=== What is needed ===
In the listing that follows, locate the line containing "space.add(frond.name, path, STEM_RADIUS)" and the line containing "before = set(bpy.data.objects)". Retype exactly those two lines and every line between them, and nothing more.

+--

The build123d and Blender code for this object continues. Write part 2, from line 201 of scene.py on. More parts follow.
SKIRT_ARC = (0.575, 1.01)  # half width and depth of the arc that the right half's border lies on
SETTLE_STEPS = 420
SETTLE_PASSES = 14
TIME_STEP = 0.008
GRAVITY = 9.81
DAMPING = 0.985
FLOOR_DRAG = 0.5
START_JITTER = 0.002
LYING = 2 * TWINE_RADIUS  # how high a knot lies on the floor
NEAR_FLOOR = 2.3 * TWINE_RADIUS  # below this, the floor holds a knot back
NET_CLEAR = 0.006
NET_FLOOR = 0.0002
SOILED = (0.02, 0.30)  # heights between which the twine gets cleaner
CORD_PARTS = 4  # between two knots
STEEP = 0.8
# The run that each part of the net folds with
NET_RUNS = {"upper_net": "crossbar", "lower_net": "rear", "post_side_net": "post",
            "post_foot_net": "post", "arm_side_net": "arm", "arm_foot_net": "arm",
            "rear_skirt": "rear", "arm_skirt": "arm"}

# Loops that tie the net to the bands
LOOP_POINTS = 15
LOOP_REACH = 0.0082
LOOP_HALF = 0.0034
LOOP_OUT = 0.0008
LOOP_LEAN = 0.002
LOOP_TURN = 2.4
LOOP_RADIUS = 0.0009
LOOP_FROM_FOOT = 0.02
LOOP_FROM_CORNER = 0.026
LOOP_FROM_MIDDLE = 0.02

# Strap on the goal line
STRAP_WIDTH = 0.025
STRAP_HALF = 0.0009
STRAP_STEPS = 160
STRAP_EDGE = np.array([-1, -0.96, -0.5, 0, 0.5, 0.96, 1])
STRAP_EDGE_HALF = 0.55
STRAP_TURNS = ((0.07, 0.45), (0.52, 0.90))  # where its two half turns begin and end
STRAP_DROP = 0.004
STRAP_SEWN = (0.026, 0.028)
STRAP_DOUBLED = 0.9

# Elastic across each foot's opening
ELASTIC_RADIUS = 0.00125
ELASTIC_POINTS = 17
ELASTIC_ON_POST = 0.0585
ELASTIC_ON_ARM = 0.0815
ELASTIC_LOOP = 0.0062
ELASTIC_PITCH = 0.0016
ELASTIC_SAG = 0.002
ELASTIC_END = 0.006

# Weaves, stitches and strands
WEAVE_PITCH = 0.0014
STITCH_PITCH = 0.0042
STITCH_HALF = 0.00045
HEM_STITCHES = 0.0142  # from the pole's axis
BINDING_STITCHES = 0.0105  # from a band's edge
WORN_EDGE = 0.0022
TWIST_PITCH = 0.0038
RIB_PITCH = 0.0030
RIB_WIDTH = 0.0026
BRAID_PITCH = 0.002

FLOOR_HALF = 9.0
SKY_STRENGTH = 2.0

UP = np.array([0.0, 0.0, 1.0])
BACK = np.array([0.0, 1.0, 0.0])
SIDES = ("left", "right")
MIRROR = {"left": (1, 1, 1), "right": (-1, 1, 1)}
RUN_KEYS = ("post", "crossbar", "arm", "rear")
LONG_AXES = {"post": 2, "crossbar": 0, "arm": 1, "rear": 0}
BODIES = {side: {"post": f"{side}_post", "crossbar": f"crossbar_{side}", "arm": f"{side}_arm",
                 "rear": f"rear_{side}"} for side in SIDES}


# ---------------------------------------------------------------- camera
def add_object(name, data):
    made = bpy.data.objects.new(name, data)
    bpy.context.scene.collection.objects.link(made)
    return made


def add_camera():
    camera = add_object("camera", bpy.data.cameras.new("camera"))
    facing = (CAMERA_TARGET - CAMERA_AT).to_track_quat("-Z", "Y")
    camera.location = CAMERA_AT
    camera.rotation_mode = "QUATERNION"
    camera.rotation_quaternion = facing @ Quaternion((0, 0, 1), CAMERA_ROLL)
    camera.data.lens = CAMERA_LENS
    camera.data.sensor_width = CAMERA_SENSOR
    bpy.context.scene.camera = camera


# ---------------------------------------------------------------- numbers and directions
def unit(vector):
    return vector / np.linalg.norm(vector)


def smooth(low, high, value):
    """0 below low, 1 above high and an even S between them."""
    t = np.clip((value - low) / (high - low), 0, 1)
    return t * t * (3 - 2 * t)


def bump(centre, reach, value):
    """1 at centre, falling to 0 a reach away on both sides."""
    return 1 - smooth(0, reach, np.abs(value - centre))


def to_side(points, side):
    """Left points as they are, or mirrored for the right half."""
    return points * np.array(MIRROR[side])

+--

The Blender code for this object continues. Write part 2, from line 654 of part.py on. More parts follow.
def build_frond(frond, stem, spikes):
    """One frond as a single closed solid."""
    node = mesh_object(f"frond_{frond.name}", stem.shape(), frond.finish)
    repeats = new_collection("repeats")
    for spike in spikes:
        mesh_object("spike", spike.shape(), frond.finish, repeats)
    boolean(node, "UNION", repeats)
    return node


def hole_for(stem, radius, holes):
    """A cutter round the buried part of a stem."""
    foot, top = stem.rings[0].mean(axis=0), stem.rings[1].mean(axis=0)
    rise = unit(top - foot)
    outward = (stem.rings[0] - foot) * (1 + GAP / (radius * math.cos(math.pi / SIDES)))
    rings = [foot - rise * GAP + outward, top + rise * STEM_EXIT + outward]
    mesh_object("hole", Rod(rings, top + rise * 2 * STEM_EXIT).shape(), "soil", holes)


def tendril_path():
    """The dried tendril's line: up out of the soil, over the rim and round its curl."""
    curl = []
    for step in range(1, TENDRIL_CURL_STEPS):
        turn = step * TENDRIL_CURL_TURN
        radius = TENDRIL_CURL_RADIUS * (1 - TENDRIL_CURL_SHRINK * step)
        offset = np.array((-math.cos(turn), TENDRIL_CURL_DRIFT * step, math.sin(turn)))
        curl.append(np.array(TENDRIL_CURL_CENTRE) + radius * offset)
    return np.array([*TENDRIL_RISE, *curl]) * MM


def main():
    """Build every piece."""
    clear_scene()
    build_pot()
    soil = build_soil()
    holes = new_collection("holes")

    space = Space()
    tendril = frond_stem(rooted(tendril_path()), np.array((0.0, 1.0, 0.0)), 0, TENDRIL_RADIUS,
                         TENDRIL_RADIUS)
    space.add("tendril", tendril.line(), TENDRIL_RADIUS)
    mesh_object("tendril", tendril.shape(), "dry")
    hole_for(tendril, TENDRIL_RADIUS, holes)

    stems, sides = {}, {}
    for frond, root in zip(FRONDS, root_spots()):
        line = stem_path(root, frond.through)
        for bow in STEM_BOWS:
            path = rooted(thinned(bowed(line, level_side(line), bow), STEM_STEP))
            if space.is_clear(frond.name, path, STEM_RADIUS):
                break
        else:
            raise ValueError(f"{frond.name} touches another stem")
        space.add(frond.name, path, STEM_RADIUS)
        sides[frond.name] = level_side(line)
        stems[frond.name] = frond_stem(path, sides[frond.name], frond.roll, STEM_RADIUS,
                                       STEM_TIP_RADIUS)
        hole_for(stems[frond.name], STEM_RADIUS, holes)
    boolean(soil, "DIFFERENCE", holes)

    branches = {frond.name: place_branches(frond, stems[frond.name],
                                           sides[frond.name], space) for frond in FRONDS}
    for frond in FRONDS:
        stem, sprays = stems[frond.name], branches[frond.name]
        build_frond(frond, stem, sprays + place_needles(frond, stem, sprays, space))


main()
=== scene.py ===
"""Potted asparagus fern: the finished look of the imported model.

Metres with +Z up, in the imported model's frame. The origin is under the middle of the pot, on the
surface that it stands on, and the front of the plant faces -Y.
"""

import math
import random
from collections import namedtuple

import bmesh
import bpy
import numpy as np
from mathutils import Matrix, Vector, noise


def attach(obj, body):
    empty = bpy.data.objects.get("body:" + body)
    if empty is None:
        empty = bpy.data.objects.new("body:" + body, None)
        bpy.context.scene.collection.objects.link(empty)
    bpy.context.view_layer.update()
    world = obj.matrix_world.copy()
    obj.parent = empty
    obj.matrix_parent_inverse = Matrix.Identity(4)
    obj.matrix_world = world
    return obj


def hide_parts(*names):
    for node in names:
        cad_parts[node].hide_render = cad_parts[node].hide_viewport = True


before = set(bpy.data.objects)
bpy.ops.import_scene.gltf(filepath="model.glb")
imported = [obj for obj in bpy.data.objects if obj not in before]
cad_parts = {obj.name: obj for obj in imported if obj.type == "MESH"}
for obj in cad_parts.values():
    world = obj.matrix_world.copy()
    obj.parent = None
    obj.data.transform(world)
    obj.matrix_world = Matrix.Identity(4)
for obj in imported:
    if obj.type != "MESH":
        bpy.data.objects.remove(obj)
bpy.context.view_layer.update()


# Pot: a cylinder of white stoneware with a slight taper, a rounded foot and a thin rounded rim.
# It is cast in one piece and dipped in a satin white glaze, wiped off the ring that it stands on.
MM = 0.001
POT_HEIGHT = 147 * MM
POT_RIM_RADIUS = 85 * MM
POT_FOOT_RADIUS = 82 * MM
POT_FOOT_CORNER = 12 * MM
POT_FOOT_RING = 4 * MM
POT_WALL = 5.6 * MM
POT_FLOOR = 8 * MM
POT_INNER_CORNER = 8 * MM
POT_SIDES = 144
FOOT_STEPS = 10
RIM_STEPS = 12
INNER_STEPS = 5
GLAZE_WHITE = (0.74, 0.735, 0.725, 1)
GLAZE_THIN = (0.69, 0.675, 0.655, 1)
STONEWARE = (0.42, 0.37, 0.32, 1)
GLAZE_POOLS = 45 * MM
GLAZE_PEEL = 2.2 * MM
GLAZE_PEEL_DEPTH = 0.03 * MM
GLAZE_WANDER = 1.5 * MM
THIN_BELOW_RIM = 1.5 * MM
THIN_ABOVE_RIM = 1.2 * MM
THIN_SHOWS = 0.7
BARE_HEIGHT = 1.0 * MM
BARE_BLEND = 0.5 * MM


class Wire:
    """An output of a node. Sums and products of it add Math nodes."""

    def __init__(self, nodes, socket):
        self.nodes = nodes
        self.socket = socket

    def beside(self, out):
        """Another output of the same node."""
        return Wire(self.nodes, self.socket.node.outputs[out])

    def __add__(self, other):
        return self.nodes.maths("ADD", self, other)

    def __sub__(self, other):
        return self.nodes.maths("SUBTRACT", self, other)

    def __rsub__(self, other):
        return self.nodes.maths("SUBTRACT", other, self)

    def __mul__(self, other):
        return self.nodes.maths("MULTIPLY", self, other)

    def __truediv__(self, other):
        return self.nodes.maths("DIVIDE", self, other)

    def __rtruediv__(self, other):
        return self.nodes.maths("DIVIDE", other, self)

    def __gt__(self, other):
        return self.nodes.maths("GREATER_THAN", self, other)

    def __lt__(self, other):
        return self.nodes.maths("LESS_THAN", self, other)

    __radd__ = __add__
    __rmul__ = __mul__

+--

=== Answer for this exercise ===
        space.add(frond.name, path, STEM_RADIUS)
        sides[frond.name] = level_side(line)
        stems[frond.name] = frond_stem(path, sides[frond.name], frond.roll, STEM_RADIUS,
                                       STEM_TIP_RADIUS)
        hole_for(stems[frond.name], STEM_RADIUS, holes)
    boolean(soil, "DIFFERENCE", holes)

    branches = {frond.name: place_branches(frond, stems[frond.name],
                                           sides[frond.name], space) for frond in FRONDS}
    for frond in FRONDS:
        stem, sprays = stems[frond.name], branches[frond.name]
        build_frond(frond, stem, sprays + place_needles(frond, stem, sprays, space))


main()
=== scene.py ===
"""Potted asparagus fern: the finished look of the imported model.

Metres with +Z up, in the imported model's frame. The origin is under the middle of the pot, on the
surface that it stands on, and the front of the plant faces -Y.
"""

import math
import random
from collections import namedtuple

import bmesh
import bpy
import numpy as np
from mathutils import Matrix, Vector, noise


def attach(obj, body):
    empty = bpy.data.objects.get("body:" + body)
    if empty is None:
        empty = bpy.data.objects.new("body:" + body, None)
        bpy.context.scene.collection.objects.link(empty)
    bpy.context.view_layer.update()
    world = obj.matrix_world.copy()
    obj.parent = empty
    obj.matrix_parent_inverse = Matrix.Identity(4)
    obj.matrix_world = world
    return obj


def hide_parts(*names):
    for node in names:
        cad_parts[node].hide_render = cad_parts[node].hide_viewport = True


before = set(bpy.data.objects)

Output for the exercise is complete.